After shifting the lemurs into their indoor enclosure Sunday, Aug. 4, primate keepers noticed that Flare appeared to be experiencing a focal seizure-like episode with temporary loss of awareness and motor skills. Her muscles seemed to tense, she lost her balance and her head was tilting to one side. These behaviors seemed to come on suddenly and intermittently, and keepers became concerned that she would lose her balance while climbing on the perching in her enclosure and inadvertently injure herself. Veterinary staff responded and transported Flare to the Zoo’s veterinary hospital, where they could observe her in the Intensive Care Unit in a space free from climbing structures.
Upon Flare’s arrival, veterinarians administered supportive care, including fluids and anti-inflammatory medications, and monitored her overnight without incident. The morning of Monday, Aug. 5, veterinarians anesthetized Flare and performed a full physical examination with radiographs, an ultrasound and blood work. The exam revealed evidence of early stages of kidney disease and cataracts in both eyes, but did not uncover the underlying reason for the behaviors she was displaying. Veterinarians surmised it was a neurological episode related to a brain condition. Following recovery from anesthesia, Flare returned to Lemur Island and reintegrated with her companions. The morning of Tuesday, Aug. 6, keepers observed Flare once again experiencing transient loss of awareness and motor skills. Due to Flare’s poor prognosis and declining quality of life, animal care staff made the decision to humanely euthanize her.
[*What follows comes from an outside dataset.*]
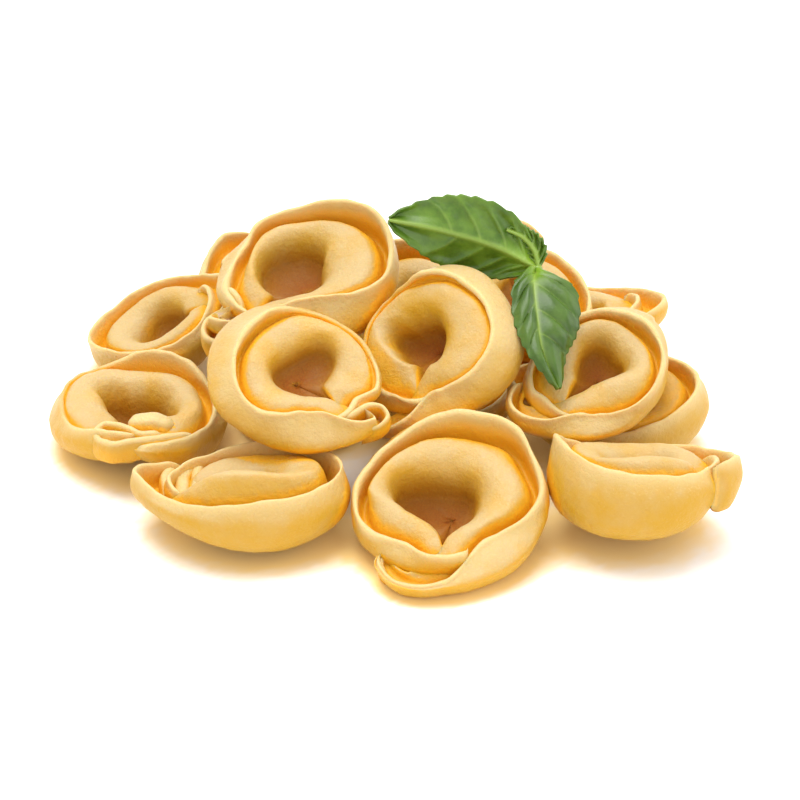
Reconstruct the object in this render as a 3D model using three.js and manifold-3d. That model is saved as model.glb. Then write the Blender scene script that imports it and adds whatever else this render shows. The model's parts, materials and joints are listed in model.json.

Flare was born March 19, 1986, at the Duke Lemur Center in North Carolina. While there, she contributed five offspring—and two grand-offspring—to her species’ survival. In September 2001, she arrived at the Smithsonian’s National Zoo following a recommendation by the Association of Zoos and Aquariums’ (AZA) Species Survival Plan for red-fronted lemurs. Although Flare did not breed during her residence in Washington, D.C., she served as a wonderful ambassador for her species, teaching Zoo staff and visitors about the behavior and social nature of lemurs.
Native to the deciduous forests of Madagascar, red-fronted lemurs are considered near-threatened by the International Union for Conservation of Nature due to habitat loss and hunting. The red-fronted lemur—also known as the red-fronted brown lemur—is one of seven subspecies of brown lemur. Males range in color from gray to gray-brown, while females have reddish-brown fur. Only 11 red-fronted lemurs remain in North American zoos accredited by the AZA. Although Flare is the last of her species exhibited at the Zoo, visitors can see two male black-and-white ruffed lemurs—Aloke and Wiley—and four male ring-tailed lemurs—Tom Petty, Bowie, Southside Johnny and Birch—at the Lemur Island habitat. Four red-ruffed lemurs—a female named Molly and males Coronado, Cortez and Jude—reside at the Small Mammal House.